To state it negatively, most of our churches are not designed or equipped to promote and support the vision McLaren has outlined thus far in A New Kind of Christianity.

• Instead of offering hope for a restoration of all things in line with the Old Testament prophetic vision, God remains at best a “dreaded cosmic dictator of the six-line Greco-Roman narrative” who shows unlimited love to a select few.
• Instead of the Bible being a sacred library that keeps the questions we must reflect on alive, it remains a constitution that must be shown to be totally consistent within itself.
• Instead of envisioning a God of Love, God is conceived of as part wrath and part love in a schizophrenic kind of way.
• Instead of Jesus fulfilling a positive and dynamic story-line already found in the Old Testament, we tend to define Jesus in our own image which, in turn, supports the status quo.
• And, instead of allowing Jesus to define the gospel as the introduction of the presence of the Kingdom of God, we begin reading with Paul and make the gospel message one of escape from earth and hell to an eternal heaven.

It is understandable that the church as a whole is more intent on promoting traditional understandings on these questions. To adopt the new vision McLaren proposes leads invariably to the conclusion that “everything must change.” And that is asking a lot of any Christian institution with deep roots in its own history. To suggest that the church has been wrong for a very long time on some issues and that the Spirit is leading us in new directions is, it seems, a very difficult pill to swallow.

So what is an individual Christian, who has made some significant shifts along the lines McLaren suggests, to do? There are at least five options, all with their own merits and demerits. First, says, McLaren, you can choose to remain in the church with a sense of being “stuck.” While your vision of faith does not blend well with that of others in the church, there are personal and family reasons for staying put and keeping your head low. While this allows you to maintain important social connections it also tends to push you to the fringes of the community with fewer and fewer meaningful relationships. I have seen this happen frequently and have even experienced it myself at times.

Second, you can leave for a church more aligned with your thinking. While it is true you might find more friends on your page in the new church, invariably there will be some who don’t agree with you. (Remember, the church as a whole is not really equipped to embrace this new vision.) Does that mean hopping to another church, making an endless cycle going round and round? This is not a pleasant and helpful prospect, but one I have also witnessed and been tempted by.

A third option is to just drop out of church entirely. Some find this an attractive option because it allows them to remain “spiritual but not religious,” at least at first. The danger is that your “personal” spirituality often gets swallowed up by life away from a church community. Faith was never meant to be lived only in private. Yet some have tried this route and I have been tempted with it myself.

Fourth, you can move out with a couple of like-minded friends and begin a new church. But this option is harder than it may at first appear. And what keeps new people from joining this new church who have not yet made the transitions McLaren is calling for? While the original leadership may be able to keep the church vision on track initially, eventually newcomers will bring with them tensions related to some of these core faith issues.
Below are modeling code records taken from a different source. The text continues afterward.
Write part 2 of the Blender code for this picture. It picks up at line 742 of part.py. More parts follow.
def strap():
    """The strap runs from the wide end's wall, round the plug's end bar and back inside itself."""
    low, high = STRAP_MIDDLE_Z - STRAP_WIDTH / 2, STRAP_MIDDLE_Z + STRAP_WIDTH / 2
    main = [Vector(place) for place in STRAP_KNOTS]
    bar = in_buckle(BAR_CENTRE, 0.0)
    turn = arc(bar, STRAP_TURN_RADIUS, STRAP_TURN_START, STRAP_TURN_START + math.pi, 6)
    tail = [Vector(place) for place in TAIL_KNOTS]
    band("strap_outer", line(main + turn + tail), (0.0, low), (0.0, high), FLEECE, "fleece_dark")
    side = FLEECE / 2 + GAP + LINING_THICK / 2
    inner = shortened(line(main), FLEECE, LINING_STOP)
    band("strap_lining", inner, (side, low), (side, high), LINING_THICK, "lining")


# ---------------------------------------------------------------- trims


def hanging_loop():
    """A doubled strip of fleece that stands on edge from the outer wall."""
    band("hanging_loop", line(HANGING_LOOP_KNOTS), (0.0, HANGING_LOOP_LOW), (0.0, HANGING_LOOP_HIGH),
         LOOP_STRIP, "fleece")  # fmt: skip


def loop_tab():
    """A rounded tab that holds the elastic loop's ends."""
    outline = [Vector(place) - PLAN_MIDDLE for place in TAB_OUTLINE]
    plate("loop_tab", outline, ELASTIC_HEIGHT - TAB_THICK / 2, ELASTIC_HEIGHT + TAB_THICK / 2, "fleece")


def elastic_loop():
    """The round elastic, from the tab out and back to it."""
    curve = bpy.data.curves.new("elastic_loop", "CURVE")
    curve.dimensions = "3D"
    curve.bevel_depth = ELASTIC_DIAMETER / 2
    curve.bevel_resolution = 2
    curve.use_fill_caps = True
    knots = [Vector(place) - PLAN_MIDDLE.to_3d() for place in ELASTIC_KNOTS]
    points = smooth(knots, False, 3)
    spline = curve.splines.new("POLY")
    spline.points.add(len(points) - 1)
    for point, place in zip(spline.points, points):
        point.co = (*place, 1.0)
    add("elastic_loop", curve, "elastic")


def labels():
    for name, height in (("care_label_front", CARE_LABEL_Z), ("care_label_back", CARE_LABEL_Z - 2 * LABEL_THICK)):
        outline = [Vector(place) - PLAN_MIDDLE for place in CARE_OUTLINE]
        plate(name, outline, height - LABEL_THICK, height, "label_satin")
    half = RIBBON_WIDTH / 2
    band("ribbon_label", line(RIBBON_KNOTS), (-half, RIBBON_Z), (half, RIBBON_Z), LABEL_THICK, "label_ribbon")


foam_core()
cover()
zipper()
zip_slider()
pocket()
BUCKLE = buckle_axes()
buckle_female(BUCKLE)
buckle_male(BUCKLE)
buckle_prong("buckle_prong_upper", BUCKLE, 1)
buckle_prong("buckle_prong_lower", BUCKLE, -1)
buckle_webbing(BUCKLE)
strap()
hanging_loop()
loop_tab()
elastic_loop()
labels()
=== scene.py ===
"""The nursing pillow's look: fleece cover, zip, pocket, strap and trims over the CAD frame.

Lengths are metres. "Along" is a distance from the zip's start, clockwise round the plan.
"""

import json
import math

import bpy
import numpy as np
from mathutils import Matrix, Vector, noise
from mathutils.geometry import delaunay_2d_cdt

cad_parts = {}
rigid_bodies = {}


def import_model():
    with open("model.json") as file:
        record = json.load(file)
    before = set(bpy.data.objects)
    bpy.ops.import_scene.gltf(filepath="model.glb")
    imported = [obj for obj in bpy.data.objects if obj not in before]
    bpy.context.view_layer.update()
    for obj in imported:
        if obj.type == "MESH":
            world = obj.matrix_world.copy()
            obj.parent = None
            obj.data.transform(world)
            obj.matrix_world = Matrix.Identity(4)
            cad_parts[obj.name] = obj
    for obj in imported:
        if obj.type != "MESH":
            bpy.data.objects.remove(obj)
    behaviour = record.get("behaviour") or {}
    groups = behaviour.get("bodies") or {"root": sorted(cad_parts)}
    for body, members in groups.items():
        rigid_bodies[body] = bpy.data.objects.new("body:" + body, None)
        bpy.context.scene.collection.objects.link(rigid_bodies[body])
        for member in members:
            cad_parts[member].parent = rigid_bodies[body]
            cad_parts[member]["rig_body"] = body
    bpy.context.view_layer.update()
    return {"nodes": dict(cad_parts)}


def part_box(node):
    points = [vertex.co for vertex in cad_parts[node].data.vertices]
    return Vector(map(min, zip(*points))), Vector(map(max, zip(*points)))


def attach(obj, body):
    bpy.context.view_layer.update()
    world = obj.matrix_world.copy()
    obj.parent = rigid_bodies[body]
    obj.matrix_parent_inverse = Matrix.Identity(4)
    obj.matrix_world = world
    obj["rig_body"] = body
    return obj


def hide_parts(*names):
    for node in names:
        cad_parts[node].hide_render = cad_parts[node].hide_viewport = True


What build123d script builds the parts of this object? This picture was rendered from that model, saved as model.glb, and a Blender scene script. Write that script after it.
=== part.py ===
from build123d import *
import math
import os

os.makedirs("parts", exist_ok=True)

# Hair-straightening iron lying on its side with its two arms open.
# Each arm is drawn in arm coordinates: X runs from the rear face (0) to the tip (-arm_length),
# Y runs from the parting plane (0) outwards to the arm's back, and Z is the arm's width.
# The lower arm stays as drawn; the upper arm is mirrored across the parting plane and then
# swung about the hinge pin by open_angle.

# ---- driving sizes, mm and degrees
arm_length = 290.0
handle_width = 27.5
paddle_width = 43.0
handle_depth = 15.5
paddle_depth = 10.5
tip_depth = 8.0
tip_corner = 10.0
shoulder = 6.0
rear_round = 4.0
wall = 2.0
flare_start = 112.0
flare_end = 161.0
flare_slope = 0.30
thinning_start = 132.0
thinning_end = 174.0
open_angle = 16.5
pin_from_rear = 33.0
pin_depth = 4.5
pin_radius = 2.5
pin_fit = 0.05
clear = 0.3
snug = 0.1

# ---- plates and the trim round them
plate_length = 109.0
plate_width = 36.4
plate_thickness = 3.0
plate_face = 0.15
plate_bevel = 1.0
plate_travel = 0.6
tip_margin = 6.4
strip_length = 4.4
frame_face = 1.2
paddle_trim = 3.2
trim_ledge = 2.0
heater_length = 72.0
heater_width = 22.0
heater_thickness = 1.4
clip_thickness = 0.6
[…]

A final option, and one that McLaren recommends, is to stay in your church community as a change agent. While this will require, “…courage, kindness, creativity, collaboration and perseverance” (163), you might be surprised how fruitful a faithful witness within the context of a committed community can be.

McLaren suggests, that instead of trying to get agreement in your church on the five areas the new vision speaks to, it will be more helpful to promote the mission of the church as being to “form Christlike people, people of Christlike love,” lived out “…in the world as it is and for the world as it could be, as agents of reconciliation” (164-165). Even within the traditional church paradigm, it is hard to disagree with such a vision. This will not automatically create a church without struggles, but it is encouraging to note that the New Testament churches had struggles too. When writing to one such church, Paul emphasizes that the key to unlocking the potential of the church is not agreement on every issue, but LOVE writ large (I Corinthians 13).
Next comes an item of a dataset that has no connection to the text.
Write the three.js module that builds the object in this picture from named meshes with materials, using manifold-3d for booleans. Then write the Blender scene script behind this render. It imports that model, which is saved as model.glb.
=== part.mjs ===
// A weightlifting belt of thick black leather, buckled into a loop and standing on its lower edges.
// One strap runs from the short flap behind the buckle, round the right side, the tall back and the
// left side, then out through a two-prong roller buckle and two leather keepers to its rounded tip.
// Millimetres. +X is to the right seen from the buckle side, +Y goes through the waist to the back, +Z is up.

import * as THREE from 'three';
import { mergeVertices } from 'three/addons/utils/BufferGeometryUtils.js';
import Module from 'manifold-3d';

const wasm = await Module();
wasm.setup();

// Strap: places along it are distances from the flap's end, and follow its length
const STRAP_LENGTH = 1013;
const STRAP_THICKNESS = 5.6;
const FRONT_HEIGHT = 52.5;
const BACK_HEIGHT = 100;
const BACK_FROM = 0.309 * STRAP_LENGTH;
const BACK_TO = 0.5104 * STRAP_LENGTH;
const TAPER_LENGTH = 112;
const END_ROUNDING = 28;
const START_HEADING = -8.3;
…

What it all boils down to is staying where you are, if that is possible, and becoming personally what your new vision calls for. Practice what you preach, with a greater emphasis on practicing than preaching. Become Christlike in love. Maintain your integrity. Become the message you are trying to convey.
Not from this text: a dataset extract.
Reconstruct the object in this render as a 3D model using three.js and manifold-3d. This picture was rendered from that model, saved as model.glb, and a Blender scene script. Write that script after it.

Of course this is the hard part. It is relatively easy to stand at a distance and call for tectonic shifts within the church. Anyone can do that. It is much harder to be a gracious and creative protagonist for change in the heart of the community you love. So as a committed member of a faith community the challenge is to help create a community of love, “…which means a school of listening, dialogue, appreciative inquiry, understanding, preemptive peacemaking, reconciliation, nonviolence, prophetic confrontation, advocacy, generosity and personal and social transformation” (171).

And, just maybe, the church will gradually begin creating new wineskins to contain the new wine that you already hold in your heart in the center of the community you love.

For On-going Dialogue:

1. From your perspective, how major is the shift that McLaren has called us to in the last five chapters? Is there as much resistance to this new vision as he seems to suggest?
2. Have you been tempted to just leave for a community that is more in agreement with your personal views? Did you actually end up leaving? What has been your experience along the way?
3. Why does it always seem harder to stay that to go? In your opinion, in what kind of circumstances is there no choice but to find a new church community?
4. If you choose to stay in your church community, what challenges do you foresee? What advantages?